>> START

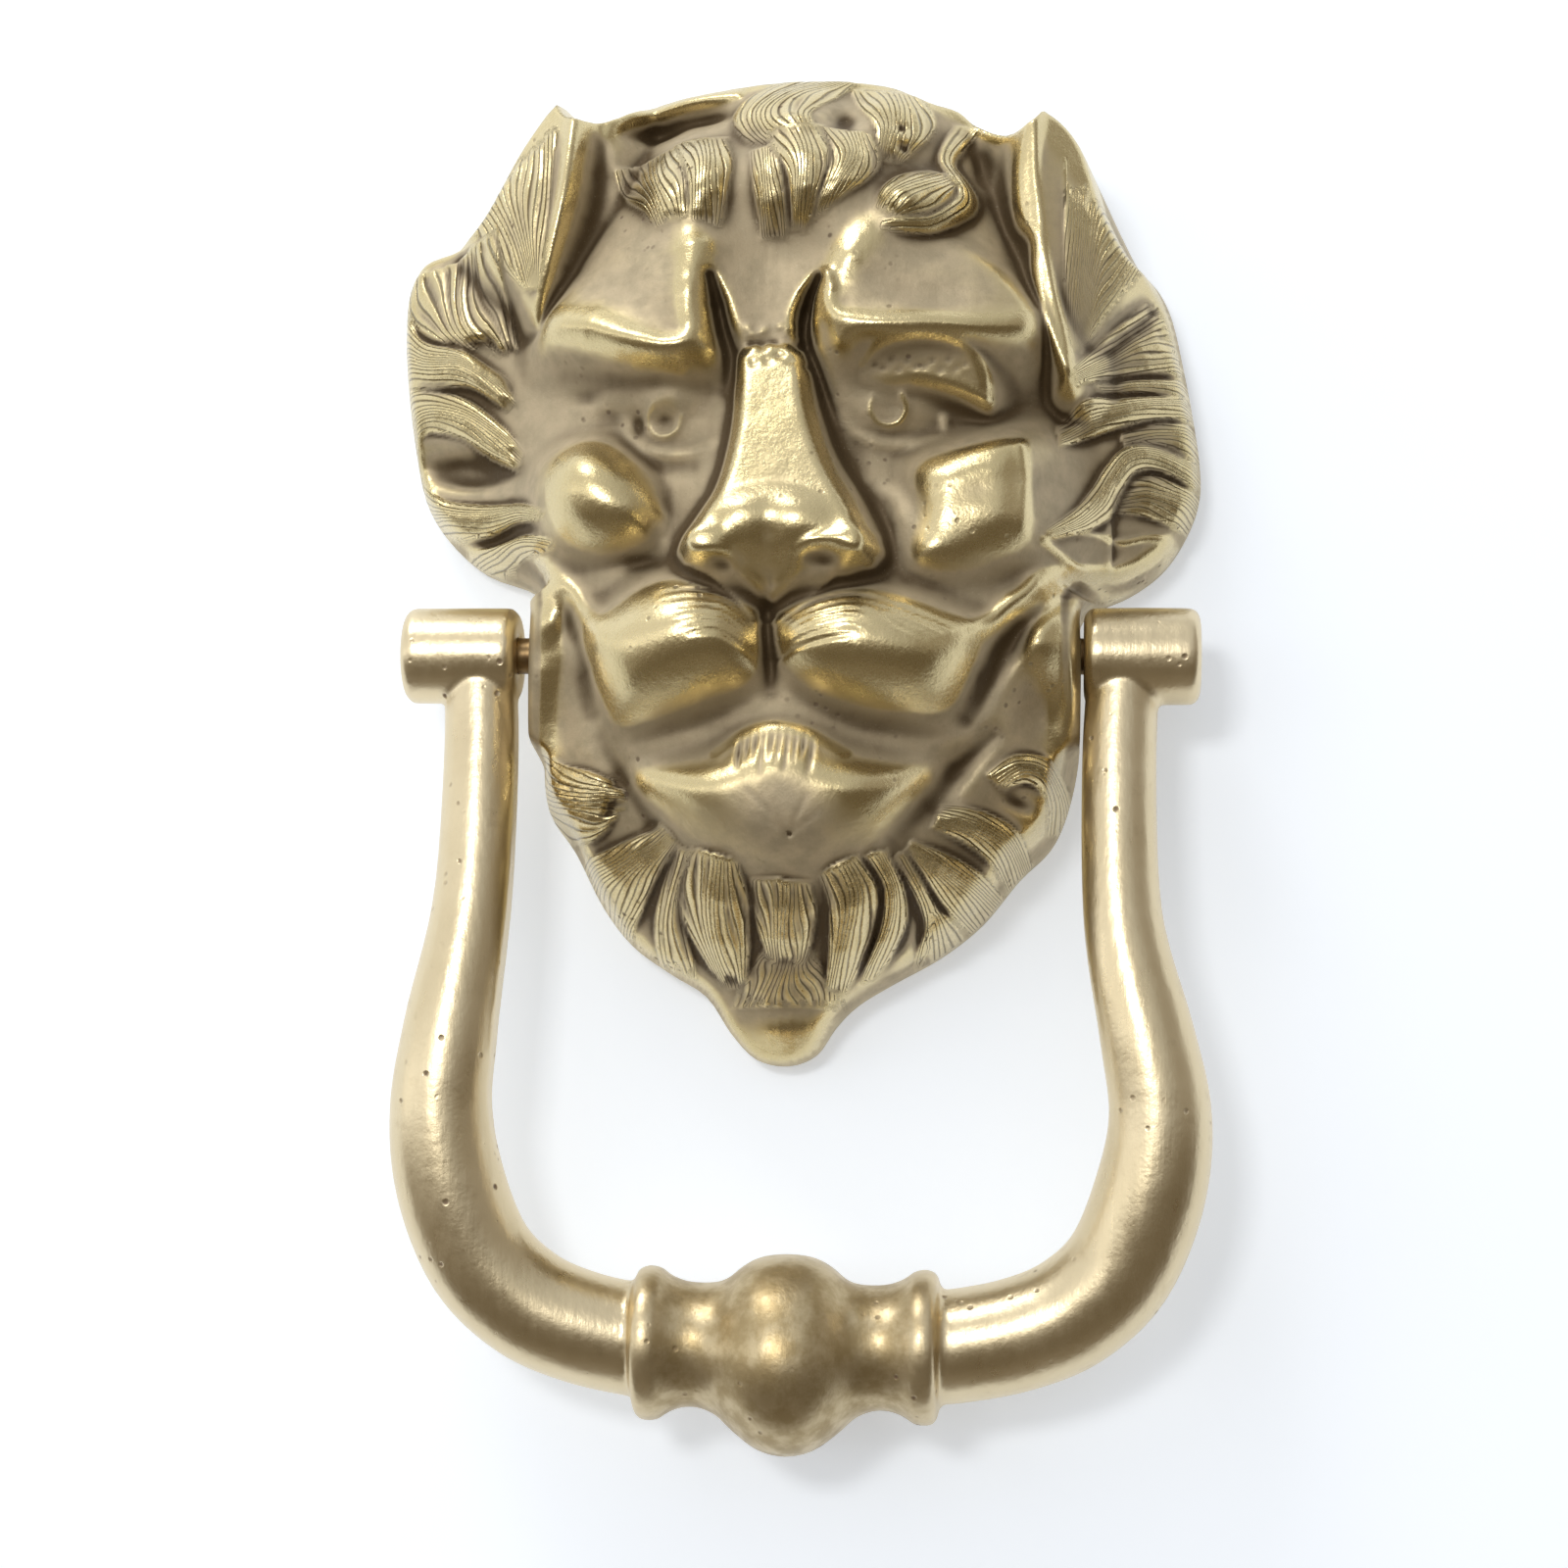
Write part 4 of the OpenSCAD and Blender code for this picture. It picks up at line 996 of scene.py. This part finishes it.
def swept(path, sides):
    """A bar along points (x, height, z, upper radius, lower radius, flatness on the loop's inside)."""
    path = np.asarray(path, float)
    centre = path[:, :3]
    t = np.gradient(centre, axis=0)
    t /= np.linalg.norm(t, axis=1)[:, None]
    inward = np.cross(t, np.tile([0.0, 1.0, 0.0], (len(t), 1)))
    inward /= np.linalg.norm(inward, axis=1)[:, None]
    doorward = np.cross(inward, t)
    a = 2 * np.pi * np.arange(sides) / sides
    up, low, flatness = (path[:, k, None] for k in (3, 4, 5))
    full = low + (up - low) * smooth((1 + np.cos(a)) / 2)
    ca, sa = np.cos(a)[None], np.sin(a)[None]
    r = np.where(ca > 0, np.minimum(full, flatness * full / np.maximum(ca, 1e-6)), full)
    spokes = ca[..., None] * inward[:, None] + sa[..., None] * doorward[:, None]
    rings = centre[:, None] + r[..., None] * spokes
    return rings.reshape(-1, 3), quad_rows(len(path), sides, False)


def bail_arm(side):
    path = []
    for dist, bow, z, radius, flat_side in spline(ARM, 6):
        lean = LOOP_LEAN * smooth((-60 - z) / 40) * smooth(abs(dist) / 30)
        x = side * dist + HANDLE_X + lean
        path.append((x, PIVOT_OUT + ARM_BOW * bow, z, radius, radius, flat_side))
    return swept(path[::-side], 48)


def bail_boss(side):
    half = BOSS_L / 2
    profile = [(-half, BORE_R), (-half, BOSS_R - 1.4), (-(half - 1.2), BOSS_R), (0, BOSS_R + 0.05),
               (half - 1.5, BOSS_R), (half - 0.4, BOSS_R - 0.8), (half, BOSS_R - 2.4), (half, BORE_R)]
    middle = (HANDLE_X + side * (LOOP_HALF + half), PIVOT_OUT, -PIVOT_DOWN)
    return turned([(side * along, radius) for along, radius in profile], middle, "x", 64)


def bail_handle():
    half_bar = spline(BALUSTER, 3)
    places = [(-s, up, low) for s, up, low in half_bar] + [(s, up, low) for s, up, low in half_bar[-2::-1]]
    bar = [(s + BALUSTER_X, PIVOT_OUT, BALL_AXIS_Z, up, low, 1.0) for s, up, low in places]
    foot = turned(STRIKING_FOOT, (BALUSTER_X, 0, BALL_AXIS_Z - 2), "y", 64)
    shapes = [bail_arm(-1), bail_arm(1), swept(bar, 72), bail_boss(-1), bail_boss(1), foot]
    rough = mesh_object("bail_rough", *joined(*shapes))
    # one skin over the joined forms, with the soft fillets of a casting
    remesh = rough.modifiers.new("skin", "REMESH")
    remesh.mode = "VOXEL"
    remesh.voxel_size = SKIN_CELL * MM
    soften = rough.modifiers.new("soften", "SMOOTH")
    soften.factor = 0.5
    soften.iterations = 5
    view_layer = bpy.context.evaluated_depsgraph_get()
    made = bpy.data.meshes.new_from_object(rough.evaluated_get(view_layer))
    bpy.data.objects.remove(rough)
    made.name = "bail_casting"
    take_over(placed("bail_casting", made), "bail", "handle", bail_finish())


# ---------------------------------------------------------------- materials
def add_node(tree, kind, settings, inputs, out=0):
    """One node: its settings first, then the values or links of its sockets."""
    node = tree.nodes.new(kind)
    for key, value in settings.items():
        setattr(node, key, value)
    for key, value in inputs.items():
        if isinstance(value, Wire):
            tree.links.new(value.socket, node.inputs[key])
        else:
            node.inputs[key].default_value = value
    return Wire(tree, node.outputs[out] if node.outputs else None)


class Wire:
    """A shader value; arithmetic on it adds Math nodes to its tree."""

    def __init__(self, tree, socket):
        self.tree, self.socket = tree, socket

    def math(self, kind, *others, clamp=False):
        sockets = dict(enumerate((self, *others)))
        return add_node(self.tree, "ShaderNodeMath", {"operation": kind, "use_clamp": clamp}, sockets)

    def __add__(self, other):
        return self.math("ADD", other)

    def __sub__(self, other):
        return self.math("SUBTRACT", other)

    def __rsub__(self, other):
        return (self * -1).math("ADD", other)

    def __mul__(self, other):
        return self.math("MULTIPLY", other)

    __radd__ = __add__
    __rmul__ = __mul__

    def clipped(self):
        return self.math("ADD", 0.0, clamp=True)

    def band(self, low, high):
        """0 at low, 1 at high, with soft ends."""
        return add_node(self.tree, "ShaderNodeMapRange", {"interpolation_type": "SMOOTHSTEP"},
                        {"Value": self, "From Min": low, "From Max": high}, "Result")


class Finish:
    """The nodes of one material, or of the room's light."""

    def __init__(self, owner):
        self.owner = owner
        owner.use_nodes = True
        self.tree = owner.node_tree
        self.tree.nodes.clear()

    def node(self, kind, settings, inputs, out=0):
        return add_node(self.tree, kind, settings, inputs, out)

    def place(self, coordinates="Object"):
        return self.node("ShaderNodeTexCoord", {}, {}, coordinates)

    def part(self, vector, axis):
        return self.node("ShaderNodeSeparateXYZ", {}, {0: vector}, axis)

    def attribute(self, name):
        return self.node("ShaderNodeAttribute", {"attribute_name": name}, {}, "Fac")

    def noise(self, scale, detail=3.0, rough=0.55, stretch=(1, 1, 1)):
        at = self.node("ShaderNodeVectorMath", {"operation": "MULTIPLY"}, {0: self.place(), 1: stretch})
        inputs = {"Vector": at, "Scale": scale, "Detail": detail, "Roughness": rough}
        return self.node("ShaderNodeTexNoise", {}, inputs)

    def pits(self, scale, low, high):
        """1 inside small round specks."""
        cell = self.node("ShaderNodeTexVoronoi", {}, {"Vector": self.place(), "Scale": scale}, "Distance")
        return 1 - cell.band(low, high)

    def mix(self, amount, a, b):
        return self.node("ShaderNodeMix", {"data_type": "RGBA"}, {0: amount, 6: a, 7: b}, 2)

    def bump(self, height, strength, distance, under=None):
        inputs = {"Height": height, "Strength": strength, "Distance": distance}
        if under is not None:
            inputs["Normal"] = under
        return self.node("ShaderNodeBump", {}, inputs)

    def metal(self, colour, rough, metallic, normal):
        sockets = {"Base Color": colour, "Roughness": rough, "Metallic": metallic, "Normal": normal}
        shader = self.node("ShaderNodeBsdfPrincipled", {}, sockets)
        self.node("ShaderNodeOutputMaterial", {}, {"Surface": shader})
        return self.owner


def rgb(red, green, blue):
    """A colour as it is seen, turned into linear light."""
    linear = [((c / 255 + 0.055) / 1.055)**2.4 if c > 10 else c / 255 / 12.92 for c in (red, green, blue)]
    return (*linear, 1.0)


def mask_finish():
    f = Finish(bpy.data.materials.new("rubbed_cast_brass"))
    rub, small, broad, edge, strand, hair = (
        f.attribute(name) for name in ("rub", "small", "broad", "band", "strand", "hair"))
    grain = f.noise(1300, 4, 0.6)
    cloud = f.noise(55, 4, 0.55)
    blotch = f.noise(230, 4, 0.6)
    fine = f.noise(2600, 2, 0.7)
    # fine cuts between the strands of the hair
    cut = ((strand * 1.6 + (blotch - 0.5) * 0.3) * 3.14159).math("SINE").math("ABSOLUTE").band(0.0, 0.6)
    comb = 1 - (1 - cut) * hair
    # hands and cloths reach the high places; the low places keep their brown skin. The band near the edge
    # is brightened as well: partly rubbed brass, partly painted reflection of the pale board
    reach = rub * 0.80 + small * 1.5 + broad * 0.20 + edge * 0.30 + hair * comb * 0.24
    shine = (reach + (cloud - 0.5) * 0.5 + (blotch - 0.5) * 0.45 - 0.02).band(0.0, 0.95)
    # deep: darker in small hollows and creases, partly dark patina, partly painted crease shade
    deep = (small * -1.4 - broad * 0.12 + (blotch - 0.5) * 0.5).band(0.05, 0.9)
    gold = f.mix(cloud.band(0.3, 0.7), rgb(212, 195, 148), rgb(222, 205, 160))
    skin = f.mix(blotch.band(0.3, 0.7), rgb(176, 162, 134), rgb(196, 180, 150))
    # the skin darkened where deep is high: dark patina together with painted crease shade
    skin = f.mix(deep, skin, rgb(92, 76, 52))
    colour = f.mix(shine, skin, gold)
    # the cuts between strands are darkened: partly patina in them, partly painted shade in the cuts
    colour = f.mix((1 - comb) * 0.65, colour, rgb(78, 62, 40))
    colour = f.mix(fine.band(0.62, 0.80) * 0.35 * (1 - shine * 0.6), colour, rgb(120, 104, 78))
    colour = f.mix(fine.band(0.38, 0.20) * 0.25, colour, rgb(226, 214, 186))
    specks = f.pits(420, 0.10, 0.25) * cloud.band(0.55, 0.66)
    colour = f.mix(specks * 0.7, colour, rgb(84, 64, 46))
    rough = 0.62 - 0.35 * shine + (grain - 0.5) * 0.10 + specks * 0.3
    metallic = 0.50 + 0.48 * shine - 0.5 * specks
    normal = f.bump(grain + fine * 0.6, 0.22, 0.0002)
    normal = f.bump(blotch, 0.14, 0.0005, normal)
    normal = f.bump(f.noise(150, 3, 0.5), 0.22, 0.0012, normal)
    normal = f.bump(comb, 0.75, 0.0004, normal)
    normal = f.bump(specks * -1, 0.4, 0.0003, normal)
    return f.metal(colour, rough.clipped(), metallic.clipped(), normal)


def bail_finish():
    f = Finish(bpy.data.materials.new("satin_handle_brass"))
    cloud = f.noise(60, 4, 0.55)
    blotch = f.noise(220, 4, 0.6)
    brushed = f.noise(700, 3, 0.6, stretch=(1, 1, 0.12))
    grain = f.noise(1400, 3, 0.6)
    specks = f.pits(300, 0.06, 0.2) * cloud.band(0.52, 0.62)
    across, up = (f.part(f.place(), k) for k in (0, 2))
    # the turned middle of the bar is handled least and has gone dull
    beside = (across - BALUSTER_X * MM).math("ABSOLUTE")
    dull = (1 - beside.band(0.018, 0.030)) * (1 - up.band(-0.122, -0.116))
    dull = dull * (0.45 + 0.55 * blotch.band(0.35, 0.65))
    colour = f.mix(cloud.band(0.25, 0.75), rgb(220, 203, 166), rgb(229, 213, 178))
    colour = f.mix(dull, colour, rgb(172, 152, 112))
    colour = f.mix(blotch.band(0.58, 0.75) * 0.25, colour, rgb(176, 156, 118))
    colour = f.mix(specks * 0.8, colour, rgb(96, 66, 46))
    rough = 0.31 + (cloud - 0.5) * 0.14 + (brushed - 0.5) * 0.14 + (grain - 0.5) * 0.08
    rough = rough + specks * 0.3 + dull * 0.08
    normal = f.bump(f.noise(120, 3, 0.5), 0.14, 0.0012)
    normal = f.bump(brushed, 0.18, 0.0003, normal)
    normal = f.bump(grain, 0.16, 0.0002, normal)
    normal = f.bump(specks * -1, 0.5, 0.0004, normal)
    return f.metal(colour, rough.clipped(), (0.97 - specks * 0.5 - dull * 0.15).clipped(), normal)


def dull_finish(name, light, dark, rough):
    f = Finish(bpy.data.materials.new(name))
    cloud = f.noise(300, 3, 0.6)
    colour = f.mix(cloud.band(0.3, 0.7), light, dark)
    return f.metal(colour, (cloud - 0.5) * 0.2 + rough, cloud * 0.1 + 0.85, f.bump(cloud, 0.2, 0.0002))


# ---------------------------------------------------------------- stage, light and camera
BOARD_HALF = 1.6
BOARD_Y = 0.0006


def door_board():
    mesh = bpy.data.meshes.new("door_board")
    corners = [(x * BOARD_HALF, BOARD_Y, z * BOARD_HALF) for x, z in ((-1, -1), (1, -1), (1, 1), (-1, 1))]
    mesh.from_pydata(corners, [], [(0, 1, 2, 3)])
    placed("door_board", mesh)
    f = Finish(bpy.data.materials.new("pale_board"))
    pale = f.mix(f.noise(3, 3, 0.5), rgb(232, 239, 249), rgb(239, 244, 251))
    sockets = {"Base Color": pale, "Roughness": 0.8, "Emission Color": pale, "Emission Strength": 0.42}
    paint = f.node("ShaderNodeBsdfPrincipled", {}, sockets)
    # the board can be seen through from behind
    clear = f.node("ShaderNodeBsdfTransparent", {}, {})
    back = f.node("ShaderNodeNewGeometry", {}, {}, "Backfacing")
    mixed = f.node("ShaderNodeMixShader", {}, {0: back, 1: paint, 2: clear})
    f.node("ShaderNodeOutputMaterial", {}, {"Surface": mixed})
    mesh.materials.append(f.owner)


def soft_light(name, place, width, height, power, colour=(1, 1, 1)):
    """A rectangular lamp that faces the knocker."""
    lamp = bpy.data.lights.new(name, "AREA")
    lamp.shape = "RECTANGLE"
    lamp.size = width
    lamp.size_y = height
    lamp.energy = power
    lamp.color = colour
    thing = placed(name, lamp)
    thing.location = place
    thing.rotation_euler = (-Vector(place)).to_track_quat("-Z", "Y").to_euler()


def room():
    """A pale room: bright above and to the left, dim to the right, and a warm dark below."""
    world = bpy.data.worlds.new("pale_room")
    bpy.context.scene.world = world
    f = Finish(world)
    right, ahead, up = (f.part(f.place("Generated"), k) for k in range(3))
    front = (ahead * -1).band(-0.3, 0.3)
    above = up.band(-0.12, 0.10)
    left = (right * -1).band(0.15, 0.8) * up.band(-0.75, 0.0)
    shade = 1 - right.band(0.30, 0.80) * 0.55
    strip = up.band(-0.07, 0.01) * (1 - up.band(0.05, 0.22)) * front * (1 - right.band(0.0, 0.4))
    table = (up * -1).band(0.70, 0.95)
    lit = (above * 0.50 + left * 0.30) * shade + strip * 0.95 + table * 0.08
    tint = f.mix((lit * 2.5).clipped(), (1.0, 0.80, 0.54, 1), (0.98, 0.99, 1.0, 1))
    glow = f.node("ShaderNodeBackground", {}, {"Color": tint, "Strength": lit + 0.15})
    f.node("ShaderNodeOutputWorld", {}, {"Surface": glow})


def viewing_camera():
    """A little below the knocker and to its right, turned slightly, 0.6 m away."""
    lens = bpy.data.cameras.new("camera")
    lens.sensor_width = 36
    lens.lens = 76.06
    camera = placed("camera", lens)
    bpy.context.scene.camera = camera
    turn, tilt, roll, away = np.radians(5.0), np.radians(-6.5), np.radians(0.8), 0.6
    back = Vector((np.sin(turn) * np.cos(tilt), -np.cos(turn) * np.cos(tilt), np.sin(tilt)))
    level = Vector((np.cos(turn), np.sin(turn), 0))
    upright = back.cross(level)
    right = level * np.cos(roll) + upright * np.sin(roll)
    up = upright * np.cos(roll) - level * np.sin(roll)
    stand = Matrix((right, up, back)).transposed().to_4x4()
    stand.translation = Vector((-0.0052, 0, -0.0355)) + back * away
    camera.matrix_world = stand


bpy.context.scene.view_settings.view_transform = "Standard"
room()
viewing_camera()
door_board()
soft_light("lamp_front", (-0.24, -1.15, 0.20), 0.22, 0.16, 3.2, (1, 0.99, 0.96))
soft_light("window_above", (-0.45, -0.5, 1.1), 0.6, 0.4, 5, (1, 1, 0.99))
soft_light("behind", (0.3, 0.9, 0.5), 0.8, 0.8, 8)
lion_mask()
bail_handle()
rod_brass = dull_finish("rod_brass", rgb(150, 126, 88), rgb(112, 90, 62), 0.4)
screw_steel = dull_finish("dark_screw_steel", rgb(92, 90, 88), rgb(66, 64, 62), 0.42)
for node, finish in (("pivot_rod", rod_brass), ("rod_locking_screws", screw_steel)):
    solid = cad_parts[node]
    solid.data.materials.clear()
    solid.data.materials.append(finish)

>> END

* [BRIEF]
Repeat, exactly and only, the lines from the beginning of the material through the line that contains "return turned([(side *".

* [REPLY]
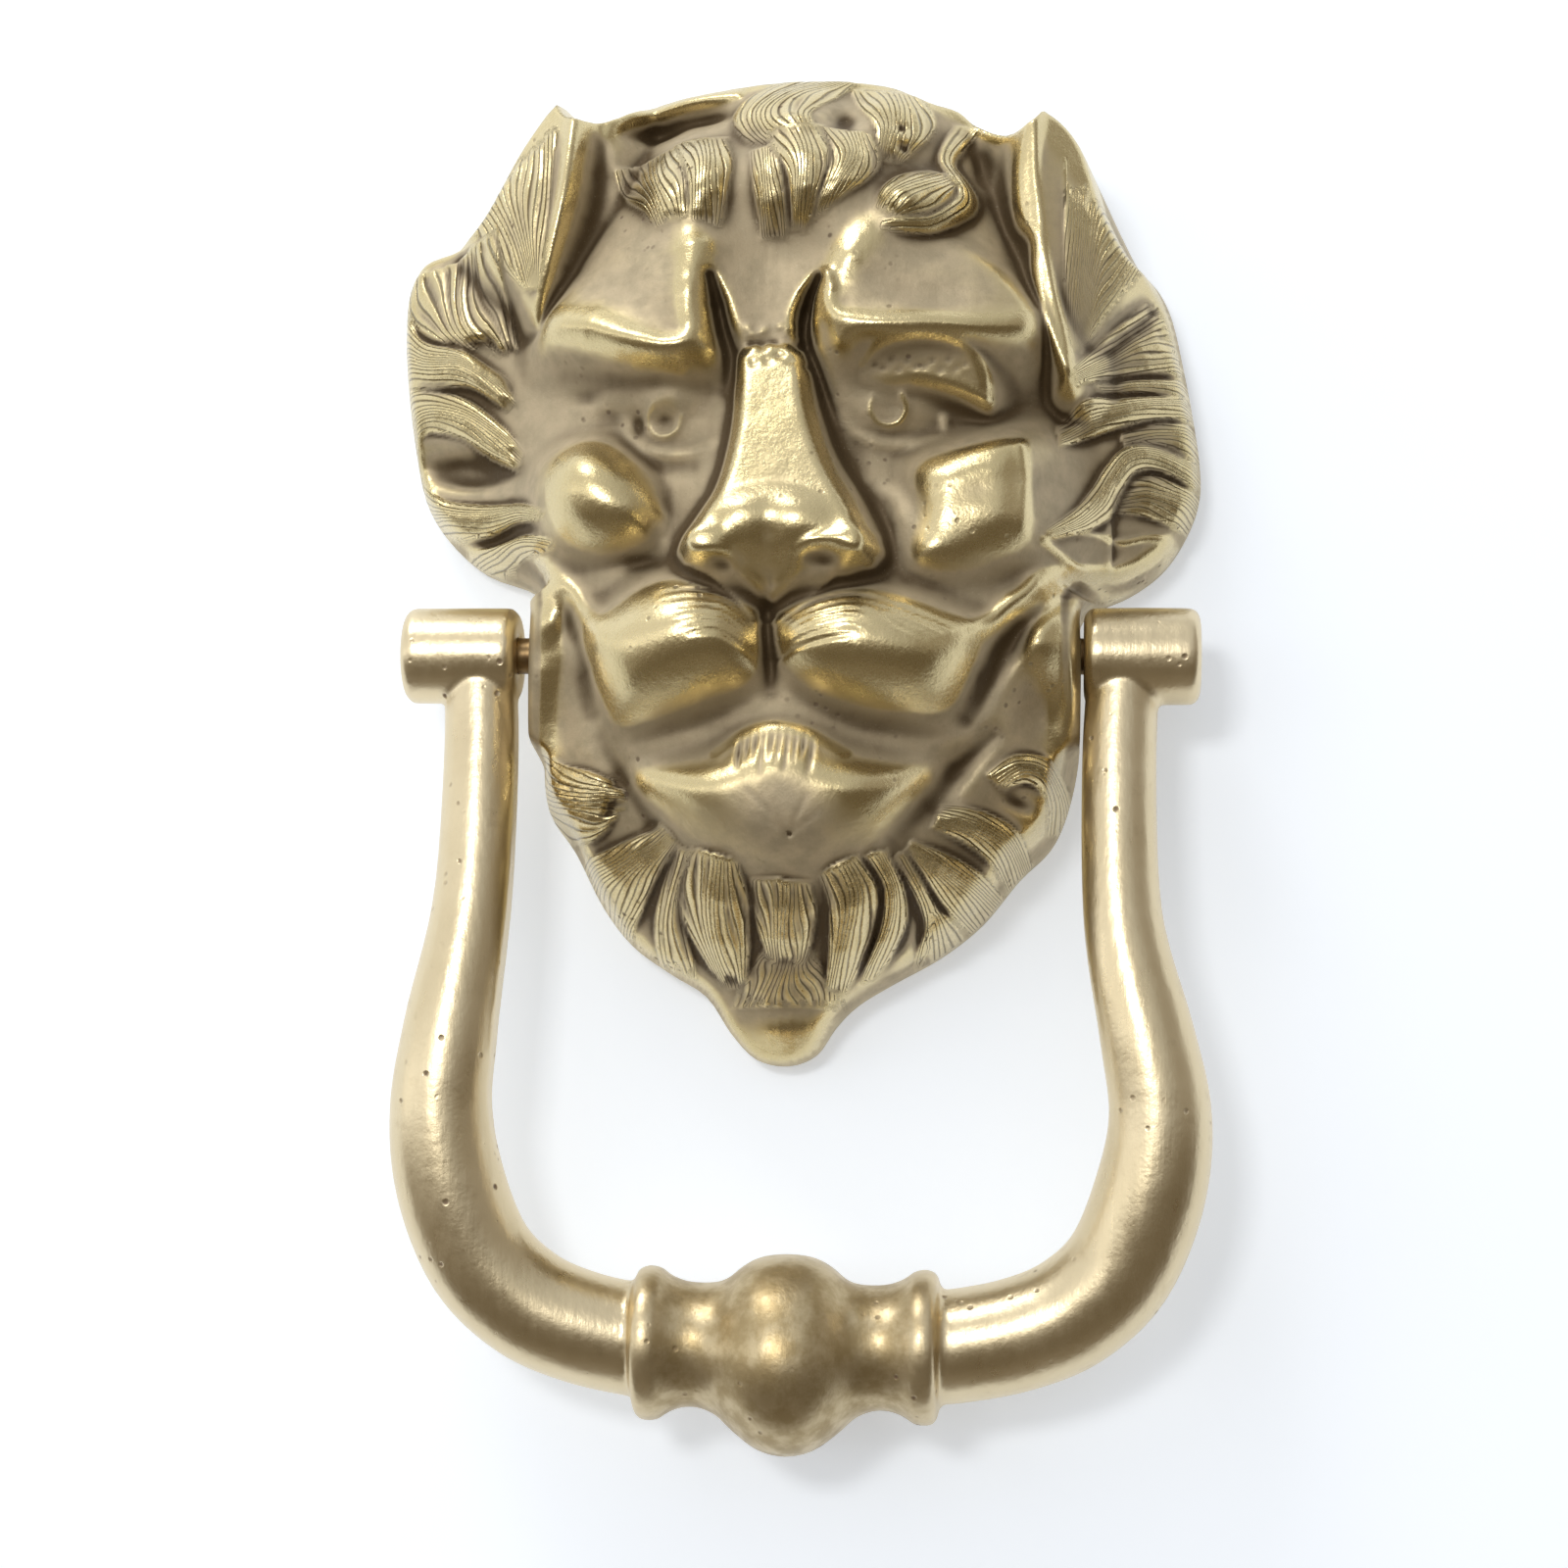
Write part 4 of the OpenSCAD and Blender code for this picture. It picks up at line 996 of scene.py. This part finishes it.
def swept(path, sides):
    """A bar along points (x, height, z, upper radius, lower radius, flatness on the loop's inside)."""
    path = np.asarray(path, float)
    centre = path[:, :3]
    t = np.gradient(centre, axis=0)
    t /= np.linalg.norm(t, axis=1)[:, None]
    inward = np.cross(t, np.tile([0.0, 1.0, 0.0], (len(t), 1)))
    inward /= np.linalg.norm(inward, axis=1)[:, None]
    doorward = np.cross(inward, t)
    a = 2 * np.pi * np.arange(sides) / sides
    up, low, flatness = (path[:, k, None] for k in (3, 4, 5))
    full = low + (up - low) * smooth((1 + np.cos(a)) / 2)
    ca, sa = np.cos(a)[None], np.sin(a)[None]
    r = np.where(ca > 0, np.minimum(full, flatness * full / np.maximum(ca, 1e-6)), full)
    spokes = ca[..., None] * inward[:, None] + sa[..., None] * doorward[:, None]
    rings = centre[:, None] + r[..., None] * spokes
    return rings.reshape(-1, 3), quad_rows(len(path), sides, False)


def bail_arm(side):
    path = []
    for dist, bow, z, radius, flat_side in spline(ARM, 6):
        lean = LOOP_LEAN * smooth((-60 - z) / 40) * smooth(abs(dist) / 30)
        x = side * dist + HANDLE_X + lean
        path.append((x, PIVOT_OUT + ARM_BOW * bow, z, radius, radius, flat_side))
    return swept(path[::-side], 48)


def bail_boss(side):
    half = BOSS_L / 2
    profile = [(-half, BORE_R), (-half, BOSS_R - 1.4), (-(half - 1.2), BOSS_R), (0, BOSS_R + 0.05),
               (half - 1.5, BOSS_R), (half - 0.4, BOSS_R - 0.8), (half, BOSS_R - 2.4), (half, BORE_R)]
    middle = (HANDLE_X + side * (LOOP_HALF + half), PIVOT_OUT, -PIVOT_DOWN)
    return turned([(side * along, radius) for along, radius in profile], middle, "x", 64)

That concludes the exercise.